Брехт пишет новую пьесу о Коммуне, о трагическом опыте масс. Именно масс: у него нет одного главного героя, а только люди из массы. Не безликие олицетворения, а живые характеры, настоящие личности, как Пелагея Власова, как Мамаша Кураж. Но никто из них не становится центром, средоточием действия. Само развитие фабулы «демократично», действуют равноправные члены одной семьи, жильцы одного дома, одного квартала, люди одной баррикады. Разные индивидуальности, разные судьбы, но все они связаны с общей судьбой Коммуны и все равны перед единой исторической и трагической необходимостью. Все они борются за Коммуну, верят, ошибаются и погибают в этой борьбе.
Ошибки и заблуждения коммунаров должны предстать в чистом свете исторической правды, а не в зловещем сумрачном освещении подозрительного фанатизма, уродливо мечущемся, как огонь в подземелье, в пыточных горнах.

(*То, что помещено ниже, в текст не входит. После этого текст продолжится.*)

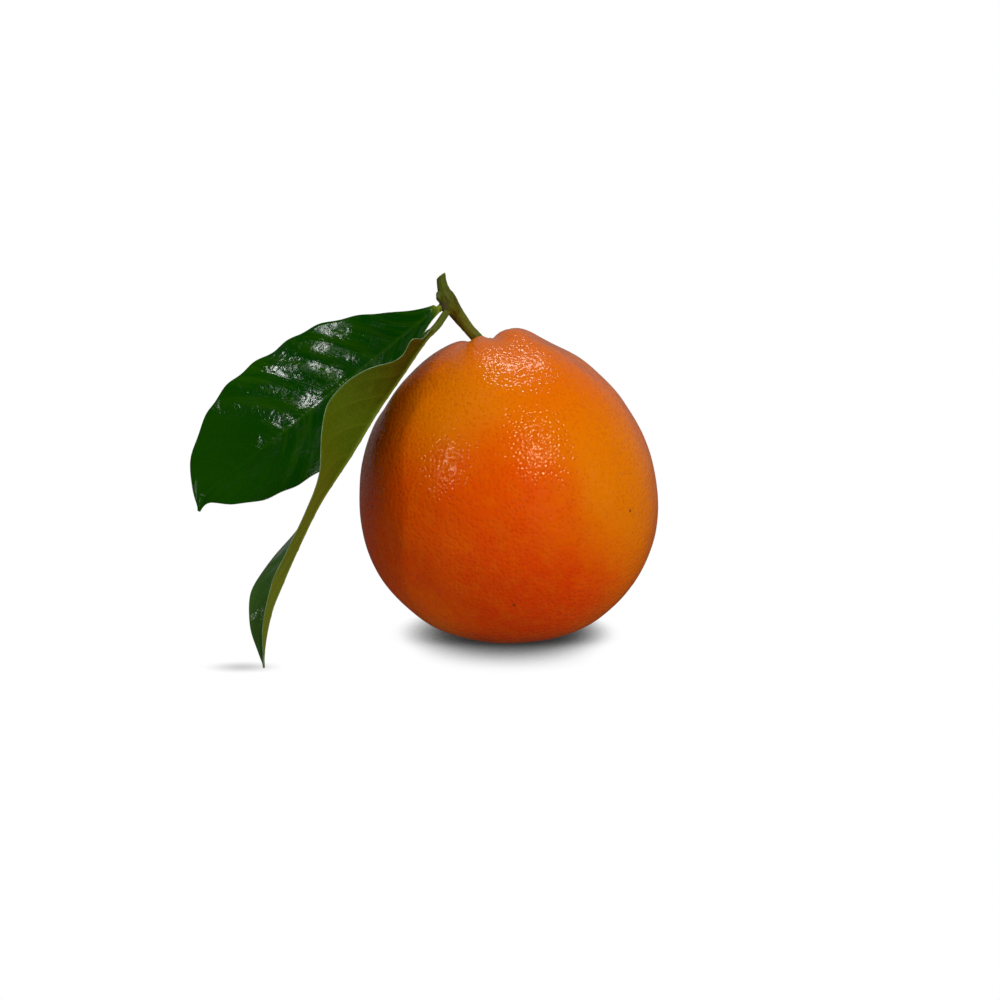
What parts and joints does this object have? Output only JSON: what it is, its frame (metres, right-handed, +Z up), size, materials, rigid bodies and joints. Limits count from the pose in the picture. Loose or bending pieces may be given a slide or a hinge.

Наивная доброта коммунаров, их доверчивость и великодушие часто вредили им, ослабляли их в борьбе с жестокими, коварными и подлыми врагами. Но если б коммунары не были добры, великодушны и доверчивы, они не стали бы коммунарами. Ведь коммунизм – это и есть безоговорочная, неограниченная власть доброты и великодушия.